→ **GIVEN DATA**
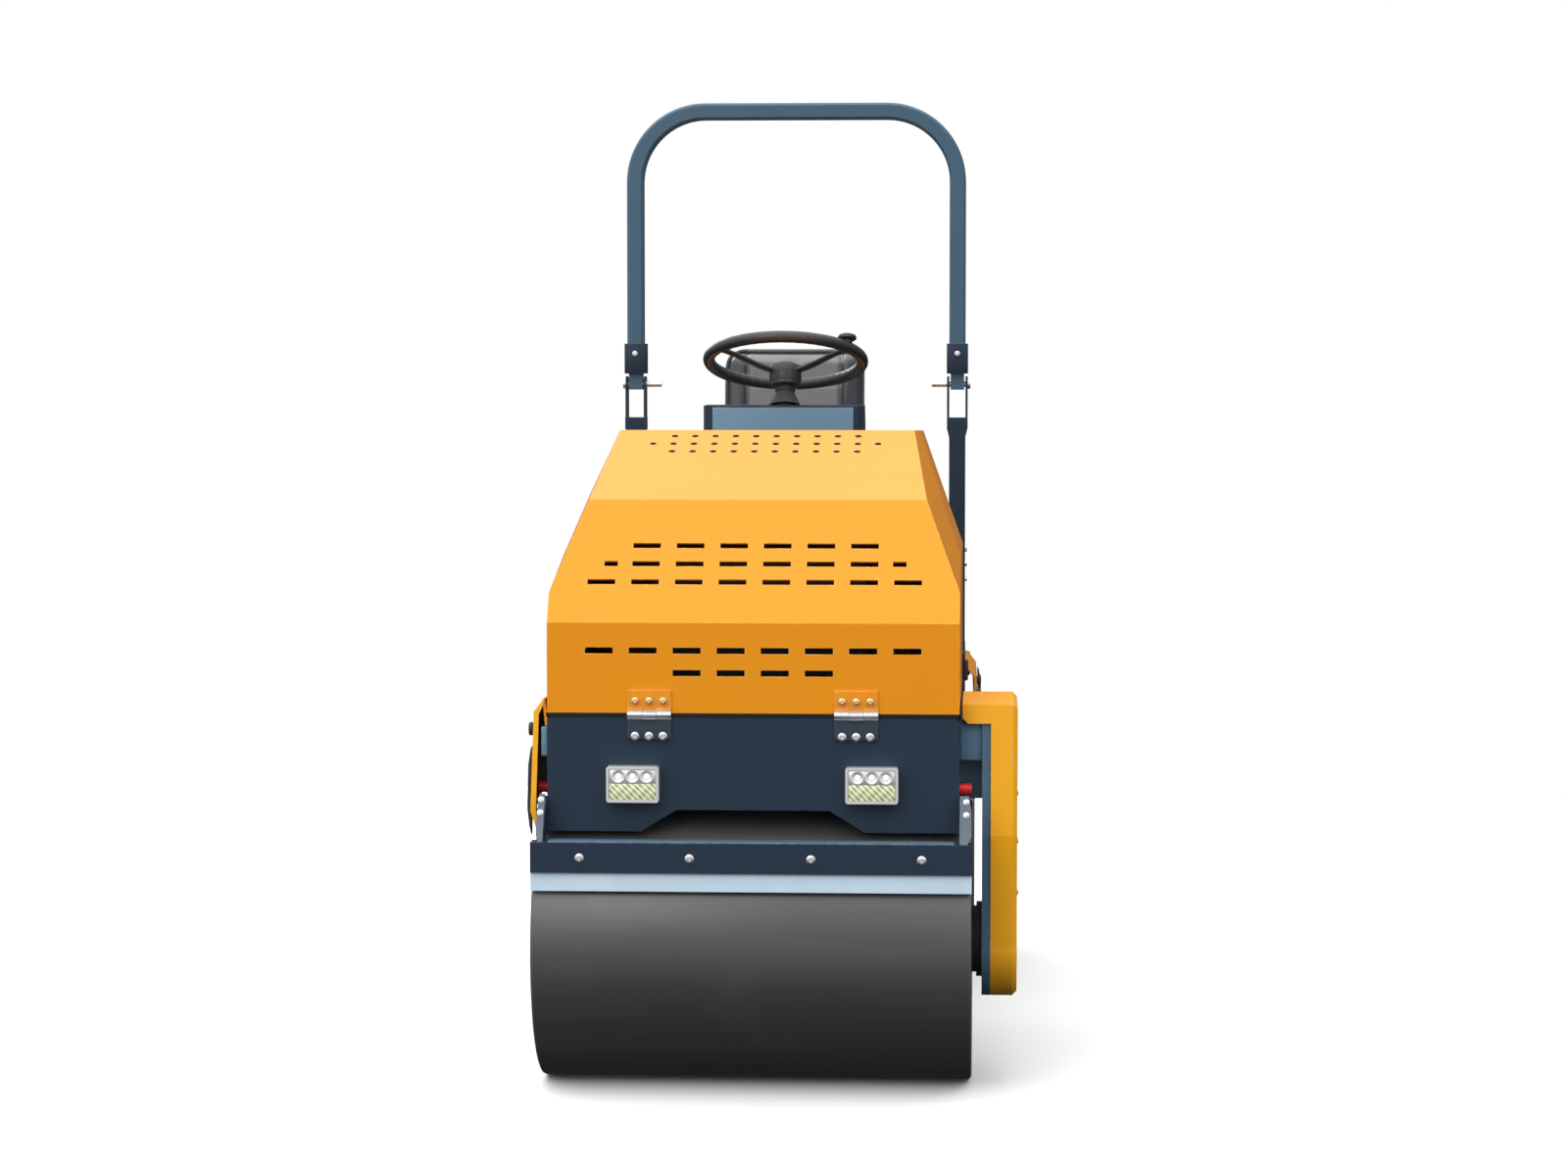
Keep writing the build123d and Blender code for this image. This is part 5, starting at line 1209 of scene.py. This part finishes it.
class ROLLER_OT_console(bpy.types.Operator):
    """Adds a pale slate sheet of painted light on the front, instrument dials, key switch and rocker switches
    to the console
    """

    bl_idname = "roller.console"
    bl_label = "Console fittings"

    TOP_EDGE = (0.247, 1.244)       # y, z of the sloping panel's edges
    LOW_EDGE = (0.300, 1.184)
    BOARD = (0.120, 0.033, 0.006)   # half width, half height, thickness
    DIALS = ((-0.070, 0.024), (0.0, 0.020))        # place across the panel, radius
    SWITCH_XS = (0.040, 0.062)
    KEY_X = 0.098
    KEY = ((0.012, 0), (0.012, 0.005), (0.010, 0.007), (0, 0.007))
    MIDDLE = 0.5                    # shares of the way down the panel
    SWITCH_ROW = 0.35

    def panel(self, across, down, out=0.0):
        """Place on the sloping panel: across it, down it as a share, and out from it."""
        (y0, z0), (y1, z1) = self.TOP_EDGE, self.LOW_EDGE
        run = Vector((0, y1 - y0, z1 - z0))
        normal = ASIDE.cross(run).normalized()
        if normal.z < 0:
            normal = -normal
        basis = Matrix((ASIDE, normal.cross(ASIDE), normal)).transposed().to_4x4()
        return Matrix.Translation(Vector((across, y0, z0)) + run * down + normal * out) @ basis

    def execute(self, context):
        low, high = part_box("console")
        cover, board = bmesh.new(), bmesh.new()
        # a thin pale sheet on the console's front: painted light, standing in for the light that falls on it
        slab(cover, (low.x + 0.020, low.y - 0.0025, low.z + 0.030),
             (high.x - 0.020, low.y + 0.001, high.z - 0.004), 0.0012)
        wide, tall, thick = self.BOARD
        slab(board, (-wide, -tall, 0.0), (wide, tall, thick), 0.003, self.panel(0, self.MIDDLE))
        dials, glass, knobs = bmesh.new(), bmesh.new(), bmesh.new()
        for x, radius in self.DIALS:
            spot = self.panel(x, self.MIDDLE, thick)
            lathe(dials, [(radius, 0), (radius, 0.003), (radius - 0.002, 0.0038), (radius - 0.003, 0.0015),
                          (0, 0.0015)], spot, 40)
            lathe(glass, [(radius - 0.0032, 0.0018), (radius - 0.0032, 0.0026), (0, 0.0029)], spot, 32)
        for x in self.SWITCH_XS:
            slab(knobs, (-0.008, -0.011, 0), (0.008, 0.011, 0.006), 0.0018,
                 self.panel(x, self.SWITCH_ROW, thick))
        lathe(knobs, self.KEY, self.panel(self.KEY_X, self.SWITCH_ROW, thick), 30)
        slab(knobs, (-0.0045, -0.0015, 0), (0.0045, 0.0015, 0.018), 0.001,
             self.panel(self.KEY_X, self.SWITCH_ROW, 2 * thick))
        for name, bm, look in (("front_cover", cover, "lit_slate"), ("panel", board, "plastic"),
                               ("dials", dials, "zinc"), ("dial_glass", glass, "dial"),
                               ("switches", knobs, "plastic")):
            new_piece(f"console_{name}", bm, "rear_frame", look)
        return {"FINISHED"}


class ROLLER_OT_deck(bpy.types.Operator):
    """Covers the footplate with raised anti-slip bars"""

    bl_idname = "roller.deck"
    bl_label = "Footplate tread"

    MARGIN = 0.010
    MIDDLE_HALF = 0.180             # half of the plate's bare middle
    BAR_HALF = 0.0085
    SINK = 0.0003
    AIM = 0.01                      # sideways lean that sets which way a bar lies

    def execute(self, context):
        fittings = context.scene.roller_fittings
        pitch = fittings.tread_pitch
        low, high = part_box("deck")
        rows = int((high.y - low.y - 2 * self.MARGIN) / pitch)
        columns = int((high.x - low.x - 2 * self.MARGIN) / pitch)
        points = []
        for i in range(columns):
            for j in range(rows):
                x = low.x + self.MARGIN + pitch * (i + 0.5)
                y = low.y + self.MARGIN + pitch * (j + 0.5)
                if abs(x) > self.MIDDLE_HALF:
                    way = 1 if (i + j) % 2 else -1
                    points.append(((x, y, high.z - self.SINK), (self.AIM * way, 0.0, 1.0), self.BAR_HALF))
        scattered("deck_tread", tread_bar(), points, "rear_frame", "slate", 0.0, fittings.seed)
        return {"FINISHED"}


class ROLLER_OT_stage(bpy.types.Operator):
    """Sets up the floor, the soft studio lights and the camera"""

    bl_idname = "roller.stage"
    bl_label = "Stage and camera"

    FLOOR_RADIUS = 4.0
    SENSOR = 36.0
    VIEW_REACH = 200.0
    # name, place, what it shines on, width, share of the key light's power
    LIGHTS = (
        ("key", (-2.4, -5.4, 3.4), (0, -0.6, 0.7), 2.6, 1.0),
        ("fill", (3.8, -5.0, 2.6), (0, -0.6, 0.6), 3.0, 0.5),
        ("rear_key", (-2.8, 5.4, 3.4), (0, 0.6, 0.7), 2.6, 1.9),
    )

    def dome(self, stage):
        """White backdrop whose light is strong from overhead and weak from behind, the right and below."""
        world = bpy.data.worlds.new("studio")
        world.use_nodes = True
        tree = world.node_tree
        tree.nodes.clear()

        def node(kind, **inputs):
            made = tree.nodes.new(kind)
            for name, value in inputs.items():
                socket = made.inputs[name.replace("_", " ")]
                if isinstance(value, bpy.types.NodeSocket):
                    tree.links.new(value, socket)
                else:
                    socket.default_value = value
            return made

        def ranged(axis, start, stop, low=0.0, high=1.0):
            return node("ShaderNodeMapRange", Value=part.outputs[axis], From_Min=start, From_Max=stop,
                        To_Min=low, To_Max=high)

        def background(strength):
            made = node("ShaderNodeBackground", Color=(1.0, 1.0, 1.0, 1.0), Strength=strength)
            return made.outputs["Background"]

        toward = node("ShaderNodeTexCoord")
        part = node("ShaderNodeSeparateXYZ", Vector=toward.outputs["Generated"])
        low = ranged("Y", 0.2, 0.9, stage.horizon, stage.horizon * stage.behind)
        above = ranged("Z", 0.24, 1.0, low.outputs["Result"], stage.zenith)
        above.interpolation_type = "SMOOTHSTEP"
        edge = ranged("Z", -0.30, 0.0)
        level = node("ShaderNodeMix", Factor=edge.outputs["Result"], A=stage.underfoot,
                     B=above.outputs["Result"])
        side = ranged("X", 0.2, 0.9, 1.0, stage.right_side)
        soft = node("ShaderNodeMix", Factor=side.outputs["Result"], A=0.0, B=level.outputs["Result"])
        seen = node("ShaderNodeLightPath")
        both = node("ShaderNodeMixShader", Fac=seen.outputs["Is Camera Ray"])
        tree.links.new(background(soft.outputs["Result"]), both.inputs[1])
        tree.links.new(background(1.0), both.inputs[2])
        node("ShaderNodeOutputWorld", Surface=both.outputs["Shader"])
        return world

    def floor(self):
        """Pale disc under the machine."""
        ground = bmesh.new()
        bmesh.ops.create_circle(ground, cap_ends=True, segments=96, radius=self.FLOOR_RADIUS)
        mesh = bpy.data.meshes.new("floor")
        ground.to_mesh(mesh)
        ground.free()
        mesh.materials.append(Finish("floor_pale").surface(Base_Color=(0.86, 0.86, 0.86), Roughness=0.8))
        floor = bpy.data.objects.new("floor", mesh)
        floor.visible_diffuse = False
        floor.visible_glossy = False
        bpy.context.scene.collection.objects.link(floor)

    def execute(self, context):
        scene = context.scene
        stage = scene.roller_stage
        self.floor()
        scene.view_settings.view_transform = "Standard"
        scene.world = self.dome(stage)
        for name, place, aim, size, share in self.LIGHTS:
            light = bpy.data.lights.new(name, "AREA")
            light.energy = stage.key * share
            light.size = size
            lamp = bpy.data.objects.new(name, light)
            lamp.location = place
            lamp.rotation_euler = (Vector(aim) - Vector(place)).to_track_quat("-Z", "Y").to_euler()
            scene.collection.objects.link(lamp)

        lens = bpy.data.cameras.new("main_view")
        lens.lens = stage.lens
        lens.sensor_width = self.SENSOR
        lens.clip_end = self.VIEW_REACH
        camera = bpy.data.objects.new("main_view", lens)
        camera.location = (stage.camera_x, -stage.camera_distance, stage.camera_height)
        camera.rotation_euler = (math.pi / 2 - stage.camera_dip, 0.0, stage.camera_turn)
        scene.collection.objects.link(camera)
        scene.camera = camera
        return {"FINISHED"}


STEPS = ("cad_finishes", "drums", "steering", "seat", "bolts", "lamps", "trim", "console", "deck", "stage")
SETTINGS = {"roller_look": RollerLook, "roller_fittings": RollerFittings, "roller_stage": RollerStage}


class ROLLER_PT_panel(bpy.types.Panel):
    """Lists the roller's pieces in the order in which they are made"""

    bl_idname = "ROLLER_PT_panel"
    bl_label = "Road roller"
    bl_space_type = "VIEW_3D"
    bl_region_type = "UI"
    bl_category = "Roller"

    def draw(self, context):
        column = self.layout.column()
        for settings in SETTINGS:
            group = getattr(context.scene, settings)
            for name in group.bl_rna.properties.keys():
                if name not in {"rna_type", "name"}:
                    column.prop(group, name)
        for step in STEPS:
            column.operator(f"roller.{step}")


CLASSES = (
    RollerLook, RollerFittings, RollerStage,
    ROLLER_OT_cad_finishes, ROLLER_OT_drums, ROLLER_OT_steering, ROLLER_OT_seat, ROLLER_OT_bolts,
    ROLLER_OT_lamps, ROLLER_OT_trim, ROLLER_OT_console, ROLLER_OT_deck, ROLLER_OT_stage,
    ROLLER_PT_panel,
)


def register():
    for cls in CLASSES:
        bpy.utils.register_class(cls)
    for name, group in SETTINGS.items():
        setattr(bpy.types.Scene, name, PointerProperty(type=group))


def unregister():
    for name in SETTINGS:
        delattr(bpy.types.Scene, name)
    for cls in reversed(CLASSES):
        bpy.utils.unregister_class(cls)


def main():
    register()
    for step in STEPS:
        getattr(bpy.ops.roller, step)()


if __name__ == "__main__":
    main()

→ **PROBLEM DETAILS**
Everything from the first line above up to and including the line that contains "return Matrix.Translation(Vector((across, y0, z0))" should be printed exactly; please print only that.

→ **WRITTEN REPLY**
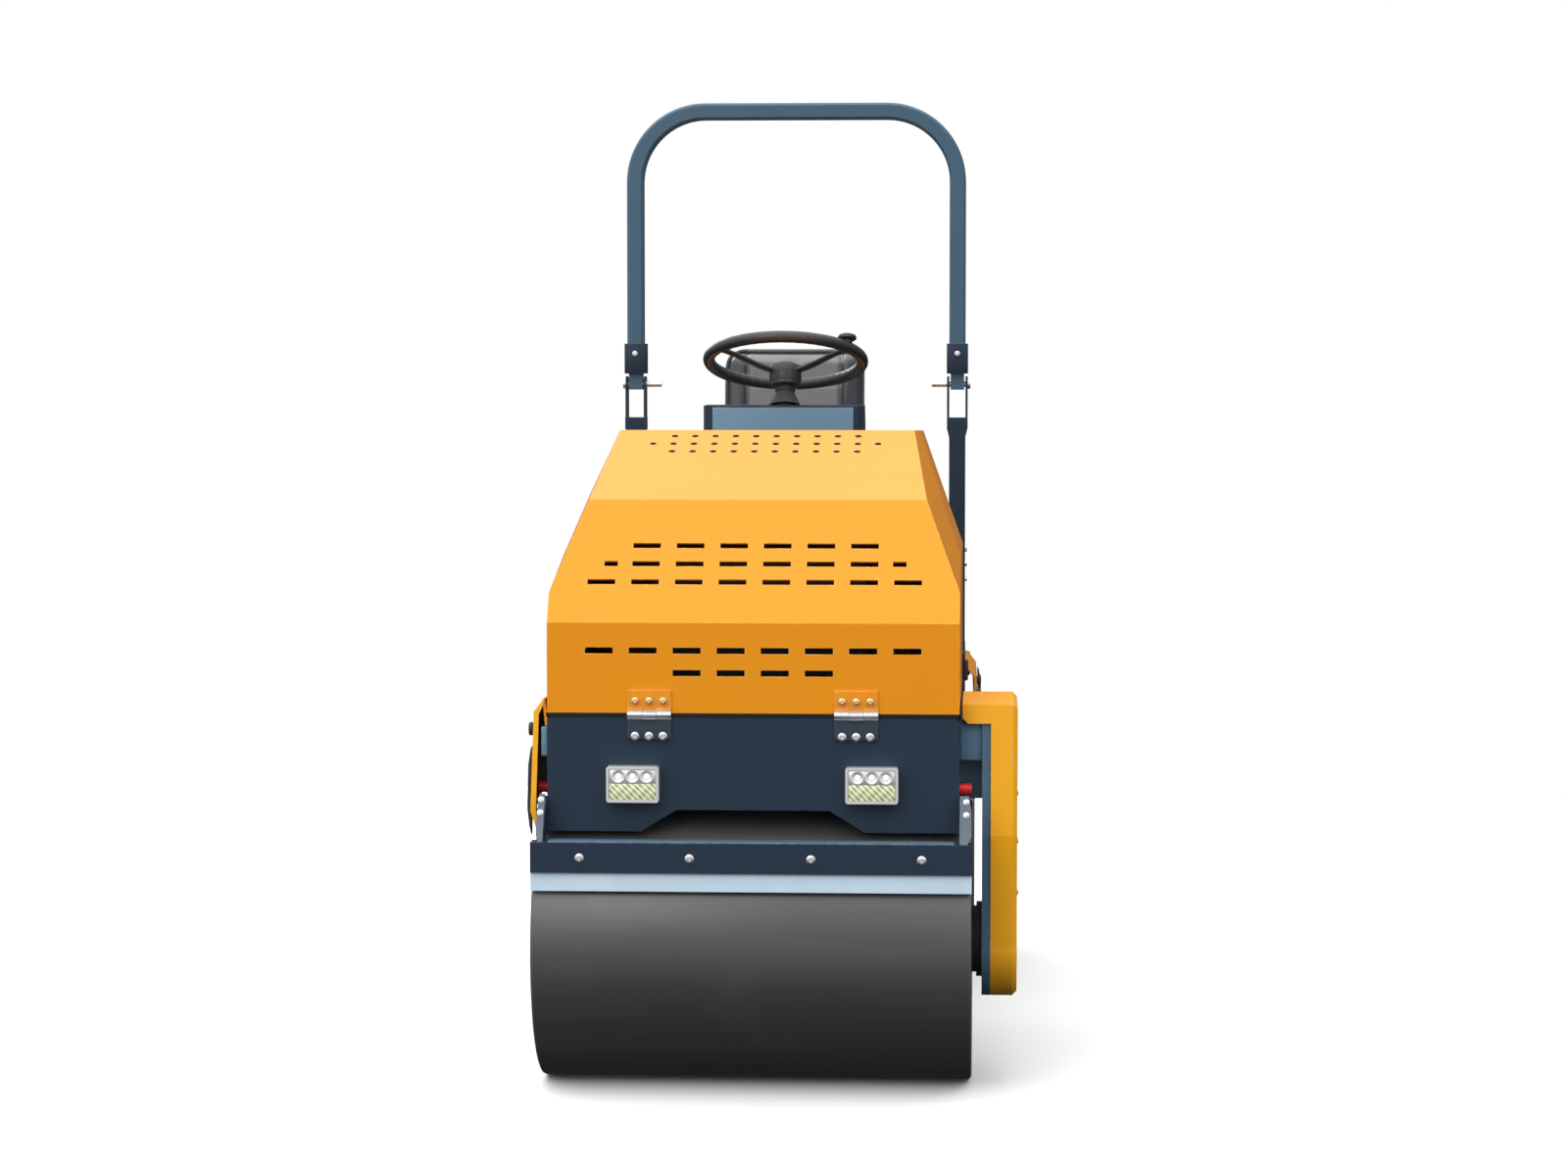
Keep writing the build123d and Blender code for this image. This is part 5, starting at line 1209 of scene.py. This part finishes it.
class ROLLER_OT_console(bpy.types.Operator):
    """Adds a pale slate sheet of painted light on the front, instrument dials, key switch and rocker switches
    to the console
    """

    bl_idname = "roller.console"
    bl_label = "Console fittings"

    TOP_EDGE = (0.247, 1.244)       # y, z of the sloping panel's edges
    LOW_EDGE = (0.300, 1.184)
    BOARD = (0.120, 0.033, 0.006)   # half width, half height, thickness
    DIALS = ((-0.070, 0.024), (0.0, 0.020))        # place across the panel, radius
    SWITCH_XS = (0.040, 0.062)
    KEY_X = 0.098
    KEY = ((0.012, 0), (0.012, 0.005), (0.010, 0.007), (0, 0.007))
    MIDDLE = 0.5                    # shares of the way down the panel
    SWITCH_ROW = 0.35

    def panel(self, across, down, out=0.0):
        """Place on the sloping panel: across it, down it as a share, and out from it."""
        (y0, z0), (y1, z1) = self.TOP_EDGE, self.LOW_EDGE
        run = Vector((0, y1 - y0, z1 - z0))
        normal = ASIDE.cross(run).normalized()
        if normal.z < 0:
            normal = -normal
        basis = Matrix((ASIDE, normal.cross(ASIDE), normal)).transposed().to_4x4()
        return Matrix.Translation(Vector((across, y0, z0)) + run * down + normal * out) @ basis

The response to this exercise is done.